_Required work_
Reproduce the entries shown below only from the line with "Turn this picture" down to the line with "of the tray.", keeping both end lines and copying each one exactly.

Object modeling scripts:

╔══

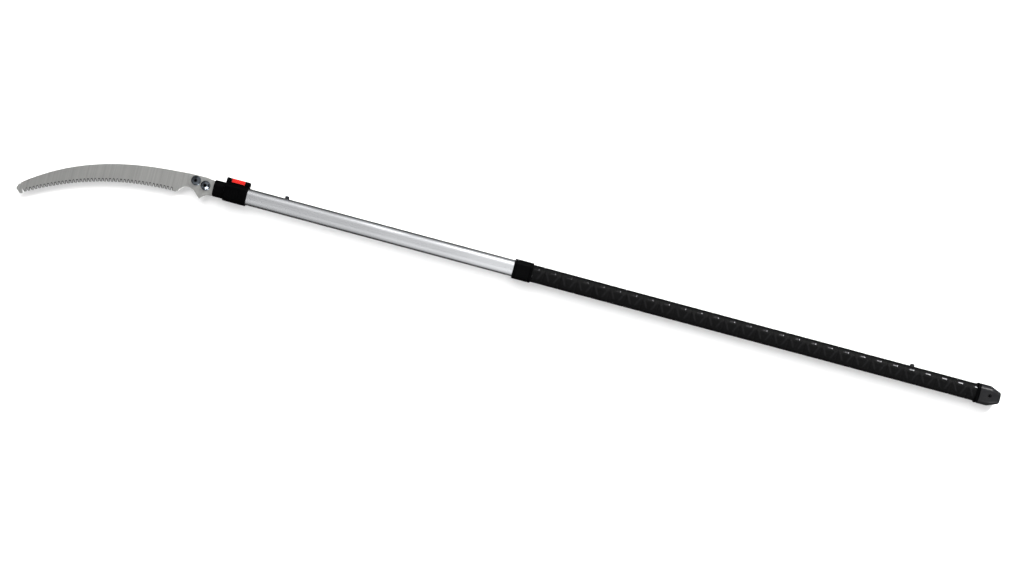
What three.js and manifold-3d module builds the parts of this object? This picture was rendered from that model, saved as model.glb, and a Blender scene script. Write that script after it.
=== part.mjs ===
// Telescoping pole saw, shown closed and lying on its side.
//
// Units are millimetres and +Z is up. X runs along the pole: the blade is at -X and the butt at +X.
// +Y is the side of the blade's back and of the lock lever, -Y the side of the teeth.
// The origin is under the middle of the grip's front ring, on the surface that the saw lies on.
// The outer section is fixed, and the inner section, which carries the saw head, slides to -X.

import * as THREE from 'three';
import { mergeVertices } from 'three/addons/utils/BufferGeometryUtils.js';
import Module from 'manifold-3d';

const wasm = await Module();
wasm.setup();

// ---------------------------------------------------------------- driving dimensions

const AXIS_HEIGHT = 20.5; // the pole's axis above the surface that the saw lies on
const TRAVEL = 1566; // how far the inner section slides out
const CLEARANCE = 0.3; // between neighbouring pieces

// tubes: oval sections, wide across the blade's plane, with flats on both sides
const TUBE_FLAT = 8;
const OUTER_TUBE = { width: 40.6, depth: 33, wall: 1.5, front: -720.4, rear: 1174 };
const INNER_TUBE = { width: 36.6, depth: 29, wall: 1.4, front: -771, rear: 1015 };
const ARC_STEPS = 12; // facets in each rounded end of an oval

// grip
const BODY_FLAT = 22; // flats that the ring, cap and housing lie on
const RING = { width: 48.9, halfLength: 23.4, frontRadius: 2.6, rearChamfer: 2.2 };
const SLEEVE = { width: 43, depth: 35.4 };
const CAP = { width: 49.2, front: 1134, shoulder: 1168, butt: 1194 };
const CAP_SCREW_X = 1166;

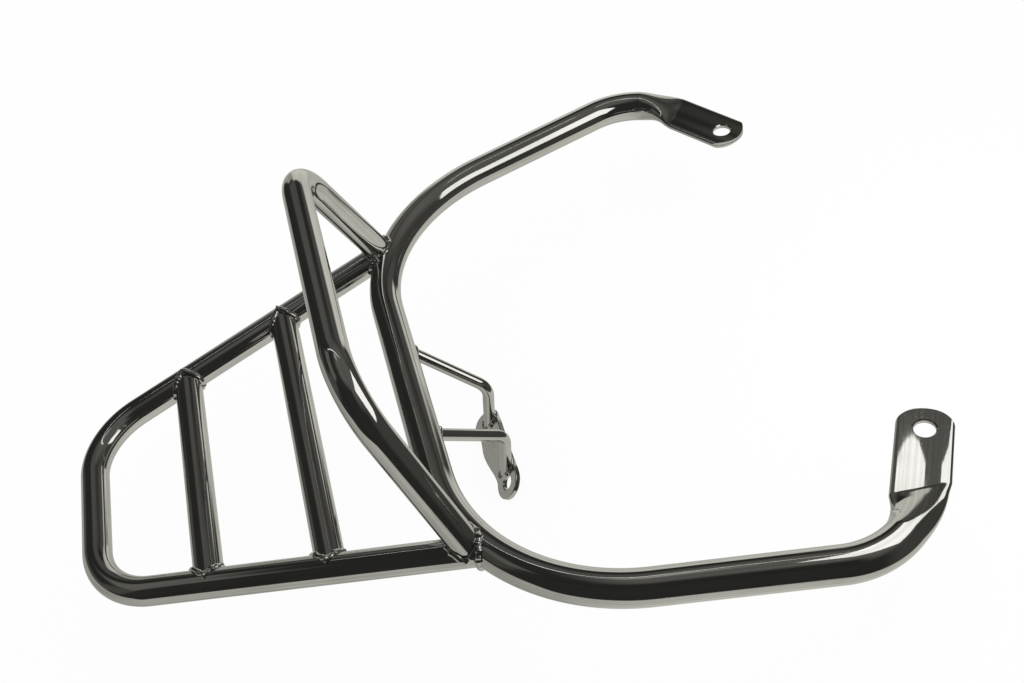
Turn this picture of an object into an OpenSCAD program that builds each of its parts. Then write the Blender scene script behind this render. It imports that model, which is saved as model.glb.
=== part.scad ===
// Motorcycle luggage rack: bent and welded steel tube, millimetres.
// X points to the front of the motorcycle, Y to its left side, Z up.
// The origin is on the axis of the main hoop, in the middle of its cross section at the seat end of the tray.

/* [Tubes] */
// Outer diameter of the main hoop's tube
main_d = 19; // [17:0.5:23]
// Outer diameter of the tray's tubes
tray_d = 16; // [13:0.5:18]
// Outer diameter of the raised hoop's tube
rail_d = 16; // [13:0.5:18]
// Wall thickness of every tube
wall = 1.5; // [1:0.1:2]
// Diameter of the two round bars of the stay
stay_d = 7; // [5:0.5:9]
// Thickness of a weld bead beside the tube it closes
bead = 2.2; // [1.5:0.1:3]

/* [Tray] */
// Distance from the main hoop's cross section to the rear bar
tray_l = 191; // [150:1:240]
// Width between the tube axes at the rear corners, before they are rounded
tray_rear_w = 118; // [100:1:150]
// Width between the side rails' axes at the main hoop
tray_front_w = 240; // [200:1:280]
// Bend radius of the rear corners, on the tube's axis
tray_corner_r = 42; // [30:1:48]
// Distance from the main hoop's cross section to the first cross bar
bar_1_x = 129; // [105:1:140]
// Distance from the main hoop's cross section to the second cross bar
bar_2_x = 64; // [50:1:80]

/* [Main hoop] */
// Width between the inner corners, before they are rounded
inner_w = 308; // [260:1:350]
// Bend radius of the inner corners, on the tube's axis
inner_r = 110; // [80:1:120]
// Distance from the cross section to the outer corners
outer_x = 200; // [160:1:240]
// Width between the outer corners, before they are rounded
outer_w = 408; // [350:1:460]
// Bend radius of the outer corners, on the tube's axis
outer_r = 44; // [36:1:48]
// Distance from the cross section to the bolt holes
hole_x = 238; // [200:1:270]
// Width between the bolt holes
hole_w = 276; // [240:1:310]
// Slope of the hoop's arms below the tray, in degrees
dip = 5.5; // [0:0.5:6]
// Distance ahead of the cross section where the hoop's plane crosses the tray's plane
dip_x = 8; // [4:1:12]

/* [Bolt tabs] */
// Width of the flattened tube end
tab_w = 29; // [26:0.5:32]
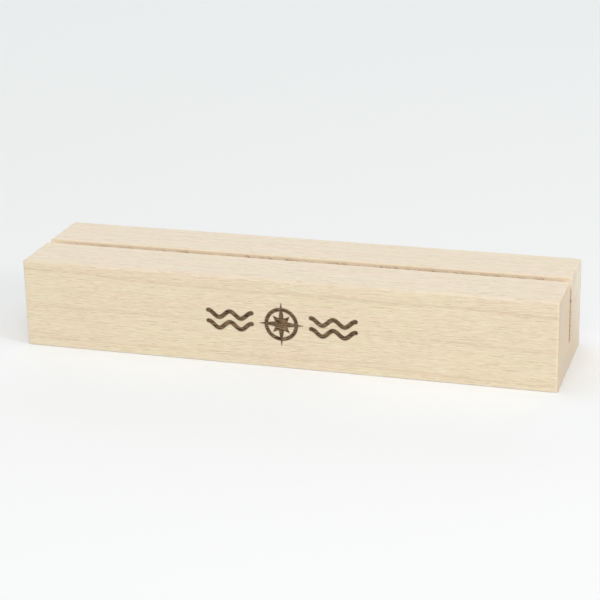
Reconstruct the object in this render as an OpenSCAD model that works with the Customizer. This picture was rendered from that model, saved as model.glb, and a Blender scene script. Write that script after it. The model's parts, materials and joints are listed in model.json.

╚══

_Full solution_
Turn this picture of an object into an OpenSCAD program that builds each of its parts. Then write the Blender scene script behind this render. It imports that model, which is saved as model.glb.
=== part.scad ===
// Motorcycle luggage rack: bent and welded steel tube, millimetres.
// X points to the front of the motorcycle, Y to its left side, Z up.
// The origin is on the axis of the main hoop, in the middle of its cross section at the seat end of the tray.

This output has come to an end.